→ Exercise description:
Write the material out again, line by line, exactly as it is.
— start of Source material —
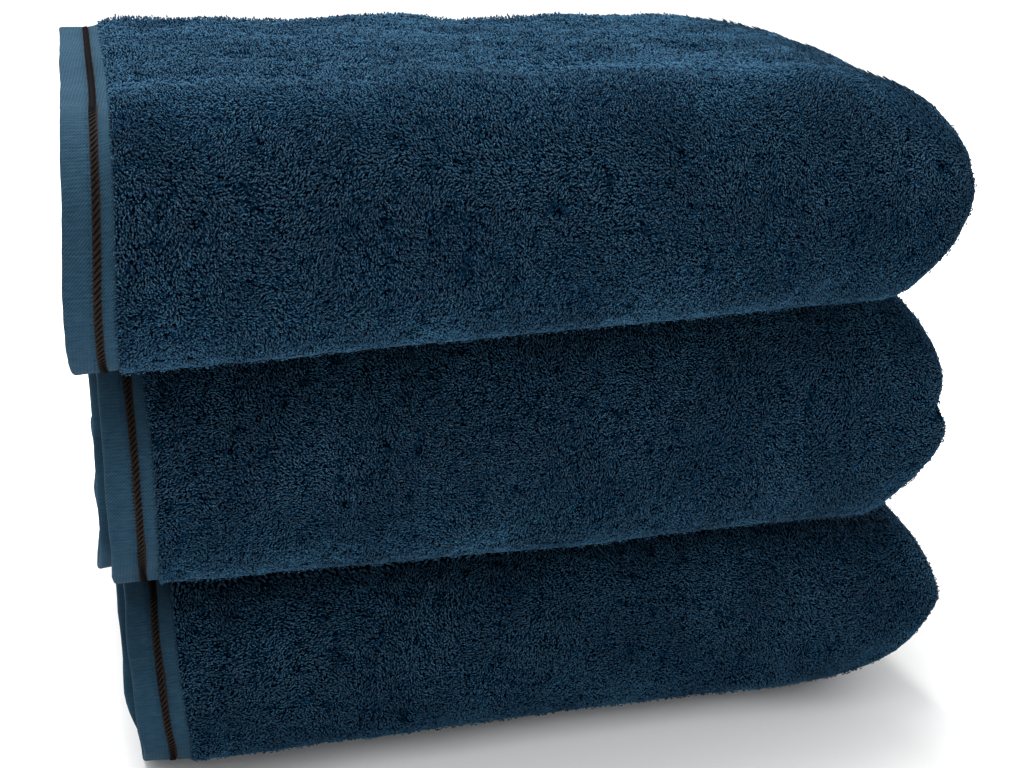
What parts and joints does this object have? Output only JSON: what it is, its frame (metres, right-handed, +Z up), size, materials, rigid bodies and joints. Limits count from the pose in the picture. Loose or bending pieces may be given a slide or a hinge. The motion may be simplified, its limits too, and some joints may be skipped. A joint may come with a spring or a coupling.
{
  "type": "folded bath towel stack",
  "caption": "Stack of folded dark petrol blue terry bath towels, with rounded letter folds and flat woven hems with a dark contrast stripe at one end.",
  "frame": {"origin": "middle of the stack's underside", "axes": "+Z up; +X along the folds, from the hemmed ends towards the round folded ends; -Y is the side of the big round letter folds"},
  "size_m": [0.3652, 0.2904, 0.2734],
  "materials": {
    "terry_pile": "cotton loop pile, dark petrol blue",
    "border_weave": "flat woven cotton with fine ribs, petrol blue",
    "contrast_stripe": "twill woven stripe, near black brown",
    "sewing_thread": "twisted sewing thread, petrol blue"
  },
  "bodies": {
    "bottom_towel": {"bottom_towel_terry_cloth": "terry_pile", "bottom_towel_outer_hem": "border_weave", "bottom_towel_outer_hem_stitch": "sewing_thread", "bottom_towel_outer_stripe": "contrast_stripe", "bottom_towel_outer_heading": "border_weave", "bottom_towel_nested_hem": "border_weave", "bottom_towel_nested_hem_stitch": "sewing_thread", "bottom_towel_nested_stripe": "contrast_stripe", "bottom_towel_nested_heading": "border_weave", "bottom_towel_top_selvedge": "border_weave", "bottom_towel_tucked_selvedge": "border_weave"},
    "middle_towel": {"middle_towel_terry_cloth": "terry_pile", "middle_towel_outer_hem": "border_weave", "middle_towel_outer_hem_stitch": "sewing_thread", "middle_towel_outer_stripe": "contrast_stripe", "middle_towel_outer_heading": "border_weave", "middle_towel_nested_hem": "border_weave", "middle_towel_nested_hem_stitch": "sewing_thread", "middle_towel_nested_stripe": "contrast_stripe", "middle_towel_nested_heading": "border_weave", "middle_towel_top_selvedge": "border_weave", "middle_towel_tucked_selvedge": "border_weave"},
    "top_towel": {"top_towel_terry_cloth": "terry_pile", "top_towel_outer_hem": "border_weave", "top_towel_outer_hem_stitch": "sewing_thread", "top_towel_outer_stripe": "contrast_stripe", "top_towel_outer_heading": "border_weave", "top_towel_nested_hem": "border_weave", "top_towel_nested_hem_stitch": "sewing_thread", "top_towel_nested_stripe": "contrast_stripe", "top_towel_nested_heading": "border_weave", "top_towel_top_selvedge": "border_weave", "top_towel_tucked_selvedge": "border_weave"}
  },
  "joints": [
    {"name": "middle_lift", "type": "slide", "parent": "bottom_towel", "child": "middle_towel", "axis": [0, 0, 1], "range_m": [0, 0.25]},
    {"name": "top_lift", "type": "slide", "parent": "middle_towel", "child": "top_towel", "axis": [0, 0, 1], "range_m": [0, 0.25]}
  ]
}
— end of Source material —
→ Reply to the task:
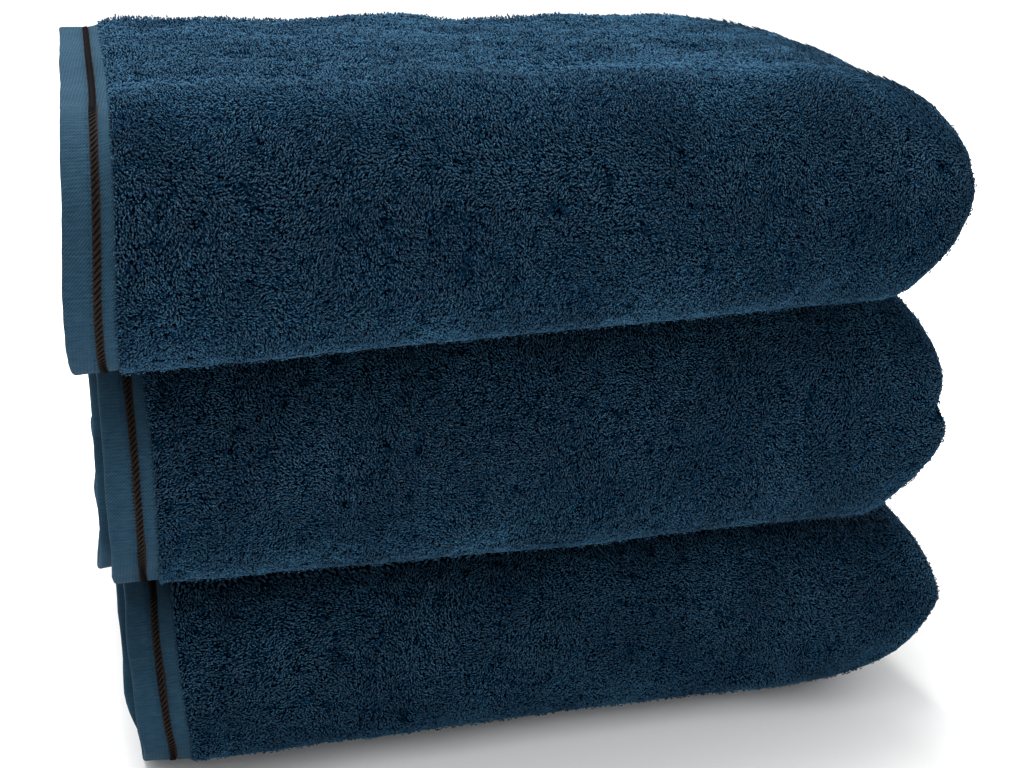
What parts and joints does this object have? Output only JSON: what it is, its frame (metres, right-handed, +Z up), size, materials, rigid bodies and joints. Limits count from the pose in the picture. Loose or bending pieces may be given a slide or a hinge. The motion may be simplified, its limits too, and some joints may be skipped. A joint may come with a spring or a coupling.
{
  "type": "folded bath towel stack",
  "caption": "Stack of folded dark petrol blue terry bath towels, with rounded letter folds and flat woven hems with a dark contrast stripe at one end.",
  "frame": {"origin": "middle of the stack's underside", "axes": "+Z up; +X along the folds, from the hemmed ends towards the round folded ends; -Y is the side of the big round letter folds"},
  "size_m": [0.3652, 0.2904, 0.2734],
  "materials": {
    "terry_pile": "cotton loop pile, dark petrol blue",
    "border_weave": "flat woven cotton with fine ribs, petrol blue",
    "contrast_stripe": "twill woven stripe, near black brown",
    "sewing_thread": "twisted sewing thread, petrol blue"
  },
  "bodies": {
    "bottom_towel": {"bottom_towel_terry_cloth": "terry_pile", "bottom_towel_outer_hem": "border_weave", "bottom_towel_outer_hem_stitch": "sewing_thread", "bottom_towel_outer_stripe": "contrast_stripe", "bottom_towel_outer_heading": "border_weave", "bottom_towel_nested_hem": "border_weave", "bottom_towel_nested_hem_stitch": "sewing_thread", "bottom_towel_nested_stripe": "contrast_stripe", "bottom_towel_nested_heading": "border_weave", "bottom_towel_top_selvedge": "border_weave", "bottom_towel_tucked_selvedge": "border_weave"},
    "middle_towel": {"middle_towel_terry_cloth": "terry_pile", "middle_towel_outer_hem": "border_weave", "middle_towel_outer_hem_stitch": "sewing_thread", "middle_towel_outer_stripe": "contrast_stripe", "middle_towel_outer_heading": "border_weave", "middle_towel_nested_hem": "border_weave", "middle_towel_nested_hem_stitch": "sewing_thread", "middle_towel_nested_stripe": "contrast_stripe", "middle_towel_nested_heading": "border_weave", "middle_towel_top_selvedge": "border_weave", "middle_towel_tucked_selvedge": "border_weave"},
    "top_towel": {"top_towel_terry_cloth": "terry_pile", "top_towel_outer_hem": "border_weave", "top_towel_outer_hem_stitch": "sewing_thread", "top_towel_outer_stripe": "contrast_stripe", "top_towel_outer_heading": "border_weave", "top_towel_nested_hem": "border_weave", "top_towel_nested_hem_stitch": "sewing_thread", "top_towel_nested_stripe": "contrast_stripe", "top_towel_nested_heading": "border_weave", "top_towel_top_selvedge": "border_weave", "top_towel_tucked_selvedge": "border_weave"}
  },
  "joints": [
    {"name": "middle_lift", "type": "slide", "parent": "bottom_towel", "child": "middle_towel", "axis": [0, 0, 1], "range_m": [0, 0.25]},
    {"name": "top_lift", "type": "slide", "parent": "middle_towel", "child": "top_towel", "axis": [0, 0, 1], "range_m": [0, 0.25]}
  ]
}